Le programme a lui-même placé la barre très haut, en affirmant à plusieurs reprises relater les événements tels qu’ils se sont déroulés « exactement » à Courtrai. Falter n’est toutefois pas convaincu et fustige notamment une analyse militaire trop superficielle. « Het verhaal van Vlaanderen » veut nous faire croire que la première victoire d’un corps d’infanterie sur une armée de chevaliers est imputable à l’ingéniosité et à la hargne, mais cette analyse est trop courte, selon lui. « Le financement rassemblé par la ville de Bruges était un autre élément capital, qui a permis non seulement de motiver l’armée, mais aussi de bien l’équiper pour aller au combat », objecte-t-il.

Le « côté Daens » sur lequel joue l’épisode est lui aussi un brin excessif, ajoute Demets. « Il y avait également beaucoup d’inégalités au sein même des corporations », insiste-t-elle. Traduction : il n’y a pas que les pauvres qui ont participé aux combats, mais également de riches bouchers. Le fait que ceux-ci aient préféré la brutalité des affrontements à la capture de Français n’était d’ailleurs pas simplement dû à un manque d’étiquette militaire. « C’était également en partie un choix tactique », indique Falter. « Si vous voulez capturer des prisonniers pendant les combats, vous devez mobiliser des forces vives. Or, la priorité était d’éviter que la phalange se brise. »

On pourrait citer d’autres exemples encore d’opportunités loupées de rendre compte de manière exhaustive et précise de la vérité historique, mais ce n’est certainement pas une raison pour jeter le bébé avec l’eau du bain, assurent les deux historiens. « Quand vous ne disposez que de 50 minutes, vous devez faire des choix », tempère Demets. En l’occurrence, le choix de Eén était clair : la mise en scène de la bataille a pris beaucoup de temps, mais elle ne manquait pas d’allure et était de nature à divertir les téléspectateurs et téléspectatrices. Cela justifiait bien de négliger quelques détails.
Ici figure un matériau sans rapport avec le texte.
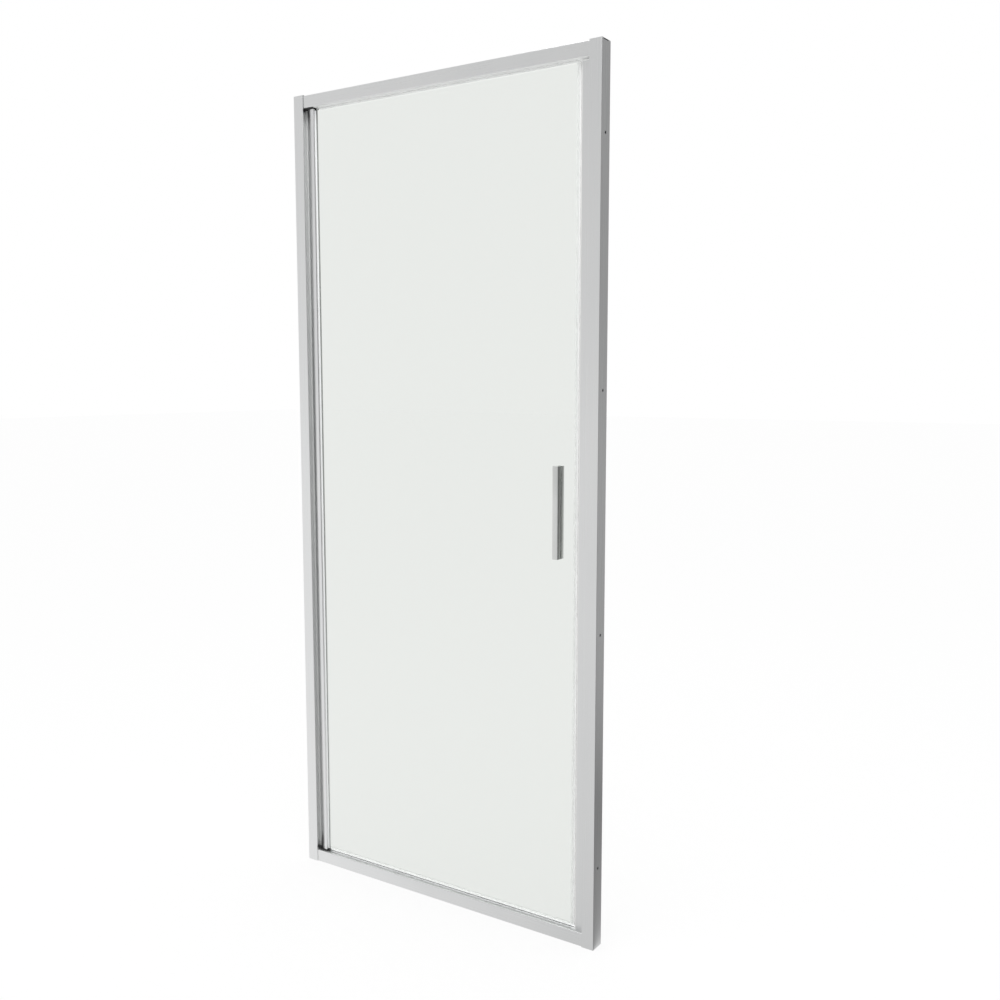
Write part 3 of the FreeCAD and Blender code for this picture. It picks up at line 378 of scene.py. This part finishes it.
def top_blade():
    """Seal in the rail's slot: a root with a barb, a neck and thin lips on the rail's underside,
    and under it a clear blade with a full round edge over the glass."""
    blade_head, right_end = 1819.85, 376.4
    blade = rounded([(-2.6, 1815.5), (2.6, 1815.5), (3.0, 1818.0), (3.0, blade_head),
                     (-3.0, blade_head), (-3.0, 1818.0)], [2.0, 2.0, 0.8, 0.05, 0.05, 0.8])
    half_root = [(13.2, 1819.9), (13.6, 1820.93), (3.85, 1820.95), (3.85, 1822.6), (6.5, 1822.6),
                 (6.0, 1823.8)]
    radii = [0.3, 0.15, 0.05, 0.2, 0.3, 0.4]
    root = rounded(half_root + mirrored(half_root), radii + radii[::-1])
    grids = [level(outline, STILE_EDGE, right_end) for outline in (blade, root)]
    piece = skinned("top_blade_seal", "frame", PALE_LEVEL, grids, ["top_seal_strip"])
    coat_above(piece, PALE_ROOT, blade_head + 0.02)


def coat_above(piece, finish, height):
    """Give the faces whose middle lies above this height a second finish."""
    mesh = piece.data
    middles = np.empty(len(mesh.polygons) * 3)
    mesh.polygons.foreach_get("center", middles)
    mesh.materials.append(finish.material)
    is_above = middles[2::3] > height * MM
    mesh.polygons.foreach_set("material_index", is_above.astype(np.int32))


def drip_fins():
    """Seal under the glass: legs that thin towards the glass, a wiping fin, and a fin that curves
    to the inside as a bend."""
    right_end, fin_root, fin_tip = 340.9, 33.0, 30.0
    inner_leg = [(4.2, 34.2), (4.1, 36.2), (3.6, 38.2), (3.05, 38.2), (3.05, 34.45)]
    leg_radii = [0.0, 0.6, 0.25, 0.2, 0.2]
    base = rounded(inner_leg + mirrored(inner_leg) + [(-4.1, fin_root)],
                   leg_radii + leg_radii[::-1] + [0.8])
    fin_front = bend((-0.7, fin_root), (-0.8, 31.6), (-1.5, fin_tip))
    fin_back = bend((-0.7, fin_tip), (0.1, 31.4), (0.3, fin_root))
    throw_under = bend((3.0, fin_root), (5.2, 32.4), (6.0, fin_tip))
    throw_over = bend((6.7, fin_tip), (6.2, fin_root), inner_leg[0])
    outline = np.concatenate((
        base, [(-0.8, fin_root)], fin_front, [(-1.5, fin_tip), (-0.8, fin_tip)], fin_back,
        [(0.3, fin_root), (2.9, fin_root)], throw_under, [(6.0, fin_tip), (6.7, fin_tip)],
        throw_over))
    rings = level(outline, STILE_EDGE, right_end, SHARP_END)
    skinned("drip_fin_seal", "door", CLEAR_DRIP, [rings], ["bottom_drip_seal"])


def gap_blade():
    """Blade seal beside the stile: a root in the jamb's groove, and a lip that thins and curves to
    the front as a bend."""
    foot, head = 30.9, 1819.1
    lip_top, lip_under = (-384.2, 4.2), (-384.2, 3.0)
    tip = [(-376.0, 3.2), (-375.97, 2.9), (-376.2, 2.7)]
    over = bend(lip_top, (-379.5, 4.5), tip[0])
    under = bend(tip[-1], (-379.5, 3.7), lip_under)
    root = [(-384.8, 3.0), (-384.9, 2.65), (-386.6, 2.65), (-386.6, 4.55), (-384.9, 4.55),
            (-384.8, 4.2)]
    root = rounded(root, [0.0, 0.15, 0.3, 0.3, 0.15, 0.0], steps=4)
    outline = np.concatenate((root, [lip_top], over, tip, under, [lip_under]))
    rings = upright(outline, foot, head, SHARP_END)
    skinned("gap_blade_seal", "frame", PALE_UPRIGHT, [rings], ["hinge_gap_seal"])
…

Falter se réfère à une série documentaire sur 1672, une année mythique pour nos voisins néerlandais. Cette série présente une lecture de l’histoire poussée jusque dans les détails, mais a attiré près de deux fois moins de personnes devant leur petit écran que « Het verhaal van Vlaanderen ». « Notre histoire étant quelque chose que nous partageons, chacun·e de nous peut s’exprimer à ce sujet. C’est ce qui fait le charme de ce programme : tout le monde en parle ! », conclut Demets.